• Work instructions:
Count how many lines contain the word "materials". Respond with the number alone.

• Input rows:
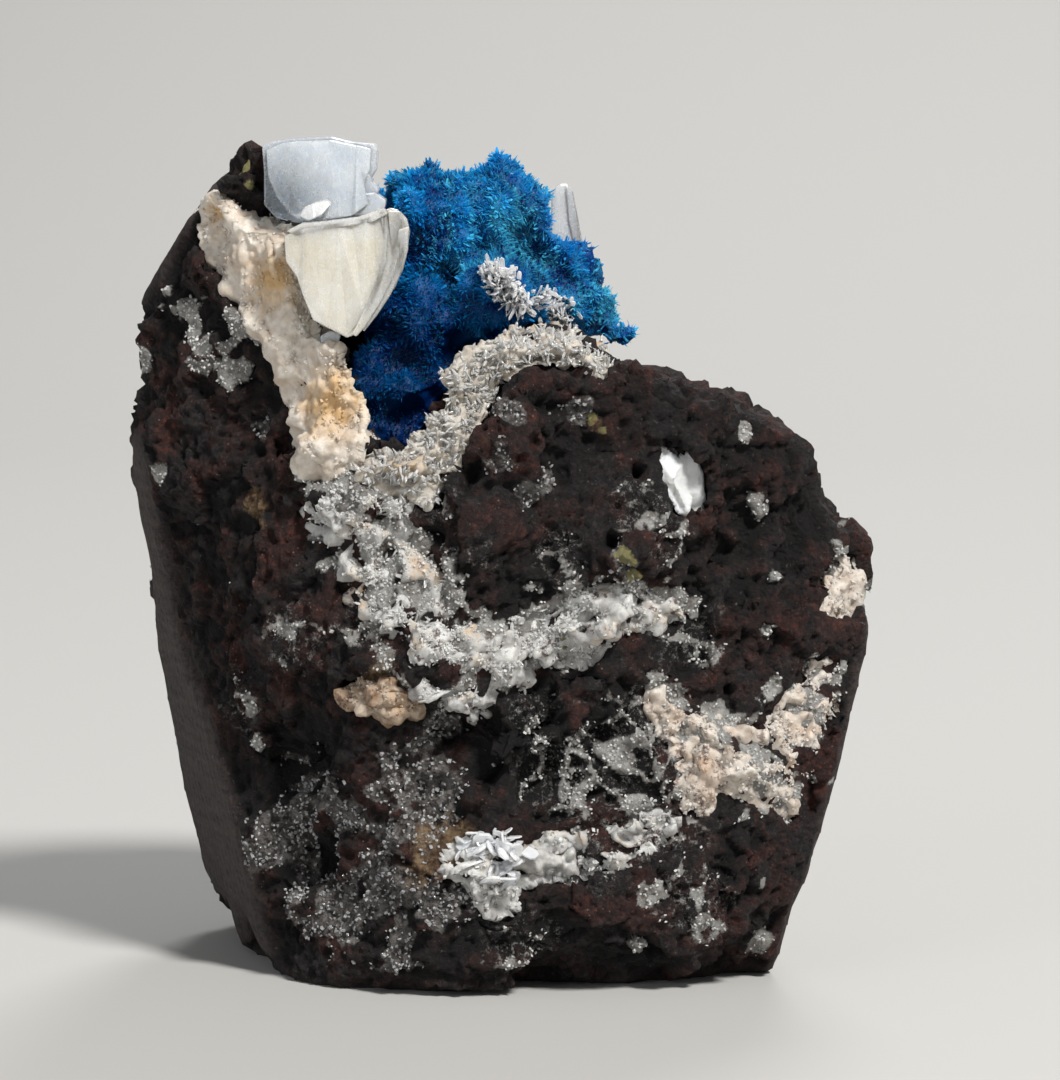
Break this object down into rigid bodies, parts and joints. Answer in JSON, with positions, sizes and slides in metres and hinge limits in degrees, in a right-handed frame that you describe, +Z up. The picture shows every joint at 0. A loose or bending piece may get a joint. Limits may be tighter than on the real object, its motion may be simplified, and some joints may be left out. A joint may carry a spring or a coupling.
{
  "type": "cavansite cluster",
  "caption": "Trimmed basalt block standing on a flat base, with ball-like blue cavansite rosettes and white stilbite crystals in a hollow at its top.",
  "frame": {"origin": "under the middle of the whole piece, on the surface that it stands on", "axes": "+Z up, +X to the right of a viewer who faces the front, +Y away from that viewer, towards the back"},
  "size_m": [0.0496, 0.034, 0.055],
  "materials": {
    "basalt": "matte",
    "cavansite": "satin",
    "stilbite": "satin",
    "cream_crust": "satin",
    "clear_druse": "gloss",
    "vein_zeolite": "satin",
    "brown_crust": "satin",
    "milk_zeolite": "satin"
  },
  "bodies": {
    "root": {"basalt_matrix": "basalt", "cavansite_rosettes": "cavansite", "stilbite_crystals": "stilbite", "stilbite_back_blade": "stilbite", "cream_band": "cream_crust", "rim_druse": "clear_druse", "front_vein": "vein_zeolite", "right_vein": "vein_zeolite", "lower_vein": "vein_zeolite", "brown_lump": "brown_crust", "white_amygdule": "milk_zeolite", "edge_amygdule": "milk_zeolite"}
  },
  "joints": []
}
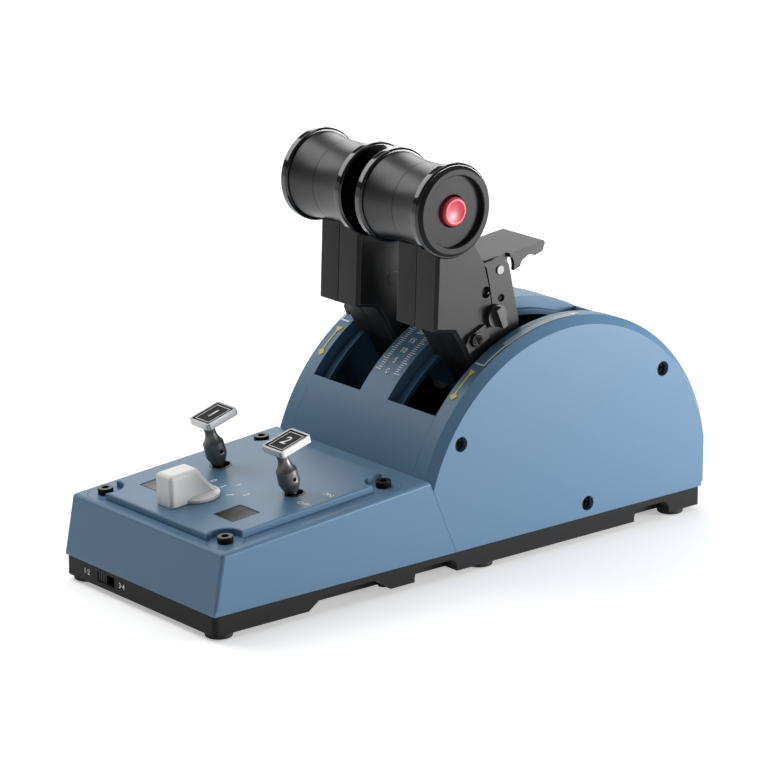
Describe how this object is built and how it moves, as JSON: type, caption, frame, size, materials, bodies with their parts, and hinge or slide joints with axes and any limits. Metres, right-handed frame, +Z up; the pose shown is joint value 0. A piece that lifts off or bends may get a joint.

• Correct result:
2